The 12 Best Book Covers of June
Not a Beach in Sight
Another month of books, another month of book covers. In the summer, all the books start looking a little too similar for my taste: the shelves become awash in sunsets, large hats, and soft colors, all the covers bidding for inclusion in beach bags or the emotional equivalent. None of the below book covers fit into that category—each one is weird and bold and perfectly suited to the book at hand. That, not to mention their technicolor forests, outsize illustrations, and surreal senses of humor—is what makes these the the best book covers of the month.
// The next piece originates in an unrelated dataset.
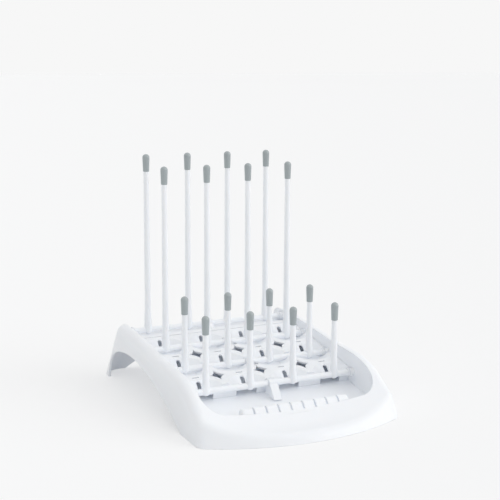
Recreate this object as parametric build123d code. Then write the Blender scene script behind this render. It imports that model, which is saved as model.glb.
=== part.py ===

It would be so easy to make a dark book cover for this nonfiction work about all that we think of as “underground”—but Garceau has done the opposite, to brilliant effect: somehow it manages to evoke the core of the planet and a sunset on its surface at the same time, not to mention the deep past and the far future. Which is a lot, for a book cover.
I love the elegant synecdoche of this cover, which takes a while to reveal itself, for the limbs to untangle. The pared-back text treatment is also perfect for this novel, which provides its own ornament.
At first I thought it was a plastic statue of George Washington, but the hands are really in uncanny valley territory, and so I’m not sure, and also I’m afraid. Either way, it’s funny and weird and millennial pink and seems perfect for this off-kilter book of stories.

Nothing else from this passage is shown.